Good morning, Ruby Conf! I'm excited. How are you doing today? My name is Minqi Pan. I came from China, Beijing. And I'm a hacker of Ruby and C++. I'm also a Node.js collaborator, so I do a lot of open source development, and this is my GitHub page.

Today, we'll be talking about how to compile your Ruby application into a single executable. So, where does the story come from? You know, the other day I was installing the gitlab-ci-runner on a Windows machine, because our project is in C sharp, and I thought, geez, gitlab was written in Ruby, it seems very hard to install Ruby on Windows, probably I need to set up the Ruby environment and do some gem installs and stuff, but it turned out that's not the case. They made a single executable for me to download. It's 46 megabyte.
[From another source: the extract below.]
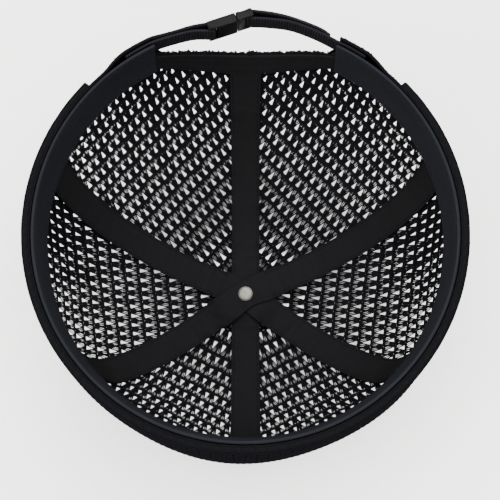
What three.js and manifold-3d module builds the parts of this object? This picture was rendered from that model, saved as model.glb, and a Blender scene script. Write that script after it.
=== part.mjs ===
// Six-panel mesh skull cap lying upside down on its crown, millimetres, +Z up.
// The front of the cap faces -Y, the strap at the back faces +Y, and the cap's left side is at -X.
import * as THREE from 'three';
import { mergeVertices } from 'three/addons/utils/BufferGeometryUtils.js';
import Module from 'manifold-3d';

const wasm = await Module();
wasm.setup();

// Hollow and crown
const HEAD_WIDTH = 187.2;      // hollow at the rim, side to side
const HEAD_LENGTH = 186;       // hollow at the rim, front to back
const CROWN_DEPTH = 106.7;     // rim plane to the crown's resting area, along the middle of the wall
const CROWN_FORWARD = 16.8;    // how far in front of the rim's middle the button lies
const BACK_FULLNESS = 0.05;    // the back swells and the front tucks by this share of the radius
const REST_RADIUS = 30;        // resting area pressed flat by the floor
const BUTTON_LIFT = 3;         // how far the button pushes the cloth up
const BUTTON_RADIUS = 7.5;
const SEAT_RADIUS = BUTTON_RADIUS + 1.5;
const SLOPE_RADIUS = REST_RADIUS * 0.74;   // the slope up to the button starts here

// Cloth walls and the room between them
const GAP = 0.3;               // between two pieces
const LAYER_ROOM = 0.6;        // between two bent layers that lie on each other
const MESH_WALL = 1.2;
const BAND_WALL = 1.6;
const TAPE_WALL = 1;
const BINDING_WALL = 1.2;
const CUFF_WALL = 1.6;
const WEB_WALL = 1.2;

// Widths of the sewn parts
const SWEATBAND_HEIGHT = 30;
const TAPE_WIDTH = 15;
const BINDING_WIDTH = 12.5;
const CUFF_HEIGHT = 45;
const CUFF_FLARE = 4.6;        // how far the hem of the cuff stands out at the front, beyond the fold
const CUFF_SIDE_FLARE = 1.6;   // the same at the two ends of the cuff
const CUFF_END = 47.2;         // degrees from the back seam to each end of the cuff
const RIM_TUCK = 2.4;          // the mesh stops this far below the rim plane
const HEM_LAP = 1;             // mesh that shows past the binding in the opening

// Opening at the back
const OPENING_WIDTH = 82;
const OPENING_HEIGHT = 34;
const OPENING_SIDE = 16;       // straight part of the opening's two sides
const CORNER_ROOM = 2.4;       // the mesh stands off here to let the webbing in
const CORNER_SPREAD = 15;      // degrees over which it comes back

// Seams, degrees round the crown from +X
const SEAM = { back: 90, backLeft: 157.9, frontLeft: 216.7, front: 270, frontRight: 323.3, backRight: 382.1 };
// Panels between two seams; the net gaps narrow towards the crown (1) or towards the rim (0)
const PANELS = [
  { name: 'mesh_panel_back_left', from: SEAM.back, to: SEAM.backLeft, tipAtCrown: 0, open: 1 },
  { name: 'mesh_panel_side_left', from: SEAM.backLeft, to: SEAM.frontLeft, tipAtCrown: 1, open: 0 },
  { name: 'mesh_panel_front_left', from: SEAM.frontLeft, to: SEAM.front, tipAtCrown: 0, open: 0 },
  { name: 'mesh_panel_front_right', from: SEAM.front, to: SEAM.frontRight, tipAtCrown: 0, open: 0 },
  { name: 'mesh_panel_side_right', from: SEAM.frontRight, to: SEAM.backRight, tipAtCrown: 1, open: 0 },
  { name: 'mesh_panel_back_right', from: SEAM.backRight, to: SEAM.back + 360, tipAtCrown: 0, open: 1 },
];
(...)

After I download that executable, I just execute it and installed a service on my CI machine. And voila, it works.

So, why is that? Because they're not writing the CI runner in Ruby, they're writing it in Go. So Go has this nice feature that can build your program into a single product that you're free to distribute. It feels so nice. So, in order to solve this distribution problem, people would just need to drop Ruby and use Go. Thanks all for coming (laughs).
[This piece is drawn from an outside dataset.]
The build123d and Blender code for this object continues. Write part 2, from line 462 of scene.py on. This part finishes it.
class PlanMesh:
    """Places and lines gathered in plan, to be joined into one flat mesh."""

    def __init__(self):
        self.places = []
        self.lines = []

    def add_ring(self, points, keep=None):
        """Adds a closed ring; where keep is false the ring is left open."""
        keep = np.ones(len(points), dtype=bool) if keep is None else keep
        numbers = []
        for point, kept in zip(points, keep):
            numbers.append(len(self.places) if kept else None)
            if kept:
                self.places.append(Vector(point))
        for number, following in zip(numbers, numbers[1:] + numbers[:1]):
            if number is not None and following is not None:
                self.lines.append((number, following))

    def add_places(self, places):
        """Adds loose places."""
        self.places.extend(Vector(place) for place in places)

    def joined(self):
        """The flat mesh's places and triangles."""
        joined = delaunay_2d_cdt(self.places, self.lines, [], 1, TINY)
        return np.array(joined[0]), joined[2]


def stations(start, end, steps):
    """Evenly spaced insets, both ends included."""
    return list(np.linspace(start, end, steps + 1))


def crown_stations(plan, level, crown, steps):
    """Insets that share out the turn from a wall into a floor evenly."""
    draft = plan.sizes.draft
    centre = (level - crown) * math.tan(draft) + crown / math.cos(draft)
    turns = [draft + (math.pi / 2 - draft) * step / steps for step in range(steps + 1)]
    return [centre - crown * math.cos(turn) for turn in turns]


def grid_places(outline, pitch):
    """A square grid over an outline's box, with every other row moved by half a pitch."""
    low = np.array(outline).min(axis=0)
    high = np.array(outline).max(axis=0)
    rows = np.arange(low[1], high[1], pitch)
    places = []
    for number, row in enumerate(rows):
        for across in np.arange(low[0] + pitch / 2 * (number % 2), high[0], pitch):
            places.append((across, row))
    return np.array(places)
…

But seriously though, some company does that indeed. Like Heroku, I remember a long time ago when installed Heroku CLI tools on my machine, on my Windows machine, there was an installer based on Ruby installer, that basically installed Ruby along with the Heroku project code into my machine. But they changed that, the last time I tried Heroku CLI is no longer in Ruby, I guess it's also in Go or Node.js or something like that.

So I'm kind of jealous about the Go language. I love Ruby, I've been writing Ruby for years, I think we all do love Ruby right, it's so sweet, we love the language. Because of this jealousy, I'm trying to bring that feature into the Ruby world.

So what problem are we trying to solve here? Before, we, before the Ruby packer, how we distribute our program. Well, something, somewhat like this. We have to first, well, assume that the user does not have Ruby installed on their machine. We have to first let them install the Ruby environment, and then probably install the rvm and then install Ruby, and those all take a long time, long period of time to complete, I recorded this video in China and they even got worse connection than the US and that takes a long time. It's definitely not friendly to the end user. And also finally, after we got the Ruby environment set up on user's machine, you need to let them do some gem install stuff, there are a lot of dependencies to download. I think overall that's not a good experience. And, if you consider Windows, that's a disaster. So the problem is, installation is slow, tons of files to download and, if in China, the Great Wall is somewhat helps it even makes the thing worse. And sometimes, people forgot to use sudo, and it's error-prone, especially with native modules. And you have to care about Ruby runtime version. Say, if you use the lonely operator that was introduced in Ruby 2.3, and user machine was installed with Ruby 2.1, then your program won't run.

And also, updating. After distributing your program you want to keep it up-to-date, so how we do that? We have to do the same gem install thing again, and the user does not even know that you have a new version, right? And on Windows you have to do the installer again. So, no version checks, it's also cumbersome to update as cumbersome as to install, I guess. So, after I try this packing your project into a single executable idea, it turned out to be much better. Look, you can compile your Ruby project into a single file. This is one project that I compiled, it weighs 40 megabytes. And, you can just execute it. Dot slash your program, it runs. And also, on Windows, the user no longer has to install those installers anymore. You drop a exe to them -- 33 megabytes -- and they cannot double click it because usually it's a command line interface. So, you just bring up your cmd and it runs.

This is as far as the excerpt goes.